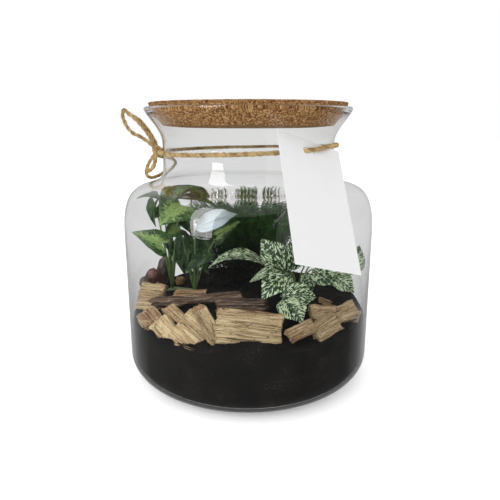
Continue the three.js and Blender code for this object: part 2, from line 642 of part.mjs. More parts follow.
function frondSolid(frond) {
  const random = randomFrom(frond.seed);
  const root = frondRoot(frond);
  const low = root.clone().add(V(0, 0, -12));
  const neck = root.clone().add(V(0, 0, 9));
  const points = [low, root, neck, ...points3(frond.way)];
  const stem = new THREE.CatmullRomCurve3(points, false, 'centripetal');
  const parts = [solidOf(tube(points, 1, 4, 7))];
  const sprays = frond.sprays ?? SPRAYS;
  for (let i = 0; i < sprays; i += 1) {
    const u = 0.42 + 0.57 * (i / (sprays - 1));
    const start = stem.getPointAt(Math.min(u, 0.995));
    const forward = stem.getTangentAt(Math.min(u, 0.995));
    const side = i % 2 === 0 ? 1 : -1;
    const level = V(side, -0.12 + 0.24 * random(), 0.1).normalize();
    const aim = level.multiplyScalar(0.86).addScaledVector(forward, 0.4).normalize();
    const reach = frond.spread * (0.4 + 0.6 * Math.sin(Math.PI * (0.2 + 0.72 * (1 - u) / 0.58)));
    parts.push(spike(start, aim, reach, 0.9, 0.5));
    for (let k = 0; k < NEEDLES; k += 1) {
      const along = (0.2 + 0.72 * (k / (NEEDLES - 1))) * reach;
      const foot = start.clone().addScaledVector(aim, along);
      const turnSide = k % 2 === 0 ? 1 : -1;
      const out = V(-aim.z, 0, aim.x).multiplyScalar(turnSide);
      const bearing = out.multiplyScalar(0.8).addScaledVector(aim, 0.6);
      bearing.y += 0.3 * (random() - 0.5);
      parts.push(spike(foot, bearing.normalize(), 6.5 + 2 * random(), 0.32, 0));
    }
  }
  return largest(joined(parts));
}

// Colours and finishes

function finish(hex, roughness, extra = {}) {
  return new THREE.MeshStandardMaterial({ color: hex, roughness, metalness: 0, ...extra });
}

const FINISH = {
  glass: finish(0xe6ecea, 0.05, { transparent: true, opacity: 0.3 }),
  cork: finish(0xb0834f, 0.9),
  soil: finish(0x262423, 0.95),
  wood: finish(0xcdb585, 0.85),
  bark: finish(0x64503f, 0.9),
  stone: finish(0x5a3c34, 0.7),
  husk: finish(0x7d5e2c, 0.9),
  twine: finish(0xc0a068, 0.9),
  card: finish(0xefefef, 0.7),
  arrow: finish(0x4f7a3a, 0.45),
  speckled: finish(0x6e9a58, 0.45),
  fern: finish(0x1f5a1c, 0.6),
};

const terrarium = new THREE.Group();
terrarium.name = 'glass_terrarium';

function addPiece(name, solid, material) {
  const mesh = new THREE.Mesh(geometryOf(solid), material);
  mesh.name = name;
  terrarium.add(mesh);
}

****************

Exercise requirements: Nothing in the data may differ; print all of it exactly as written.

Exercise solution:
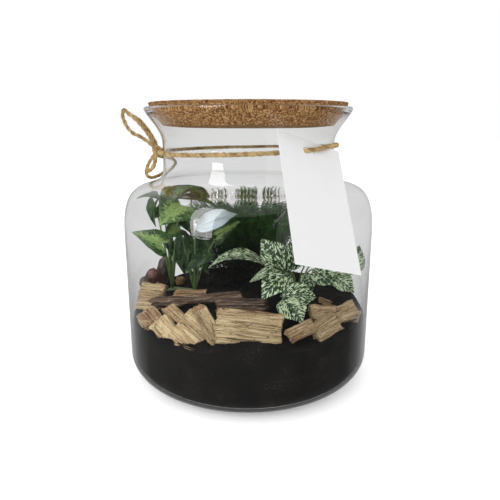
Continue the three.js and Blender code for this object: part 2, from line 642 of part.mjs. More parts follow.
function frondSolid(frond) {
  const random = randomFrom(frond.seed);
  const root = frondRoot(frond);
  const low = root.clone().add(V(0, 0, -12));
  const neck = root.clone().add(V(0, 0, 9));
  const points = [low, root, neck, ...points3(frond.way)];
  const stem = new THREE.CatmullRomCurve3(points, false, 'centripetal');
  const parts = [solidOf(tube(points, 1, 4, 7))];
  const sprays = frond.sprays ?? SPRAYS;
  for (let i = 0; i < sprays; i += 1) {
    const u = 0.42 + 0.57 * (i / (sprays - 1));
    const start = stem.getPointAt(Math.min(u, 0.995));
    const forward = stem.getTangentAt(Math.min(u, 0.995));
    const side = i % 2 === 0 ? 1 : -1;
    const level = V(side, -0.12 + 0.24 * random(), 0.1).normalize();
    const aim = level.multiplyScalar(0.86).addScaledVector(forward, 0.4).normalize();
    const reach = frond.spread * (0.4 + 0.6 * Math.sin(Math.PI * (0.2 + 0.72 * (1 - u) / 0.58)));
    parts.push(spike(start, aim, reach, 0.9, 0.5));
    for (let k = 0; k < NEEDLES; k += 1) {
      const along = (0.2 + 0.72 * (k / (NEEDLES - 1))) * reach;
      const foot = start.clone().addScaledVector(aim, along);
      const turnSide = k % 2 === 0 ? 1 : -1;
      const out = V(-aim.z, 0, aim.x).multiplyScalar(turnSide);
      const bearing = out.multiplyScalar(0.8).addScaledVector(aim, 0.6);
      bearing.y += 0.3 * (random() - 0.5);
      parts.push(spike(foot, bearing.normalize(), 6.5 + 2 * random(), 0.32, 0));
    }
  }
  return largest(joined(parts));
}

// Colours and finishes

function finish(hex, roughness, extra = {}) {
  return new THREE.MeshStandardMaterial({ color: hex, roughness, metalness: 0, ...extra });
}

const FINISH = {
  glass: finish(0xe6ecea, 0.05, { transparent: true, opacity: 0.3 }),
  cork: finish(0xb0834f, 0.9),
  soil: finish(0x262423, 0.95),
  wood: finish(0xcdb585, 0.85),
  bark: finish(0x64503f, 0.9),
  stone: finish(0x5a3c34, 0.7),
  husk: finish(0x7d5e2c, 0.9),
  twine: finish(0xc0a068, 0.9),
  card: finish(0xefefef, 0.7),
  arrow: finish(0x4f7a3a, 0.45),
  speckled: finish(0x6e9a58, 0.45),
  fern: finish(0x1f5a1c, 0.6),
};

const terrarium = new THREE.Group();
terrarium.name = 'glass_terrarium';

function addPiece(name, solid, material) {
  const mesh = new THREE.Mesh(geometryOf(solid), material);
  mesh.name = name;
  terrarium.add(mesh);
}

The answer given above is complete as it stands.